◆ **The task**: Work out how many lines in the data hold the word "bodies", and reply with that number only.

☆ ☆ ☆ ☆

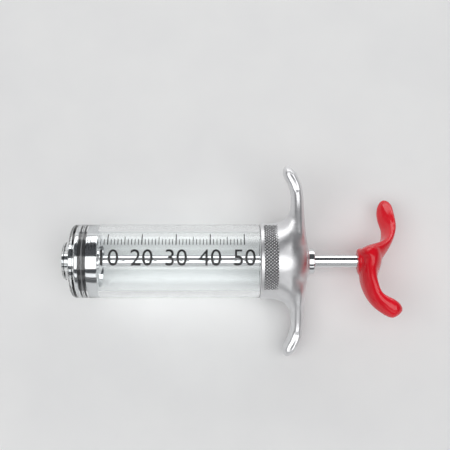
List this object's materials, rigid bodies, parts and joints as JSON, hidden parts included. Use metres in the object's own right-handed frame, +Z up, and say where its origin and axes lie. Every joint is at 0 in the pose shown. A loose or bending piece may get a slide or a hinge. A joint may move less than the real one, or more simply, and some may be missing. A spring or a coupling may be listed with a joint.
{
  "type": "meat injector",
  "caption": "Hand syringe for injecting marinade: clear barrel, cast finger grip with wings, sealed piston on a rod, red palm handle and a threaded needle socket.",
  "frame": {"origin": "middle of the needle socket's mouth, on the barrel's axis", "axes": "-X out of the needle socket along the barrel's axis, +X towards the palm handle, the finger wings along +Y and -Y, +Z up"},
  "size_m": [0.1592, 0.088, 0.0372],
  "materials": {
    "clear_barrel": "clear, polished",
    "bright_metal": "polished plating",
    "cast_metal": "satin, brushed along the axis",
    "core_metal": "plain casting, covered",
    "seal_rubber": "smooth black",
    "red_dip": "glossy soft dip",
    "bush_plastic": "natural plastic",
    "hub_plastic": "grey plastic",
    "steel": "plain steel"
  },
  "bodies": {
    "barrel_body": {"barrel": "clear_barrel", "nozzle_insert": "bright_metal", "nozzle_seal": "seal_rubber", "nozzle_lock_ring": "bright_metal"},
    "piston_rings": {"piston_ring_front": "seal_rubber", "piston_ring_rear": "seal_rubber"},
    "plunger": {"piston_screw": "steel", "piston_washer": "steel", "piston_front_disc": "bright_metal", "piston_hub": "hub_plastic", "piston_rear_disc": "bright_metal", "plunger_rod": "bright_metal", "handle_core": "core_metal", "handle_cover": "red_dip"},
    "grip_gasket": {"barrel_gasket": "seal_rubber"},
    "grip": {"finger_grip": "cast_metal", "rod_bush": "bush_plastic", "rod_ring_front": "seal_rubber", "rod_ring_rear": "seal_rubber", "gland_washer": "steel", "gland_nut": "bright_metal"}
  },
  "joints": [
    {"name": "plunger_slide", "type": "slide", "parent": "barrel_body", "child": "piston_rings", "axis": [1, 0, 0], "range_m": [0, 0.08]},
    {"name": "plunger_spin", "type": "hinge", "parent": "piston_rings", "child": "plunger", "pos_m": [0.13, 0, 0], "axis": [1, 0, 0], "continuous": true},
    {"name": "grip_advance", "type": "slide", "parent": "barrel_body", "child": "grip_gasket", "axis": [1, 0, 0], "range_m": [0, 0.0085]},
    {"name": "grip_unscrew", "type": "hinge", "parent": "grip_gasket", "child": "grip", "pos_m": [0.1, 0, 0], "axis": [1, 0, 0], "range_deg": [0, 1440]}
  ],
  "couplings": [
    {"joint": "grip_advance", "follows": "grip_unscrew", "m_per_rad": 0.00031831}
  ]
}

☆ ☆ ☆ ☆

◆ **Solution**: 2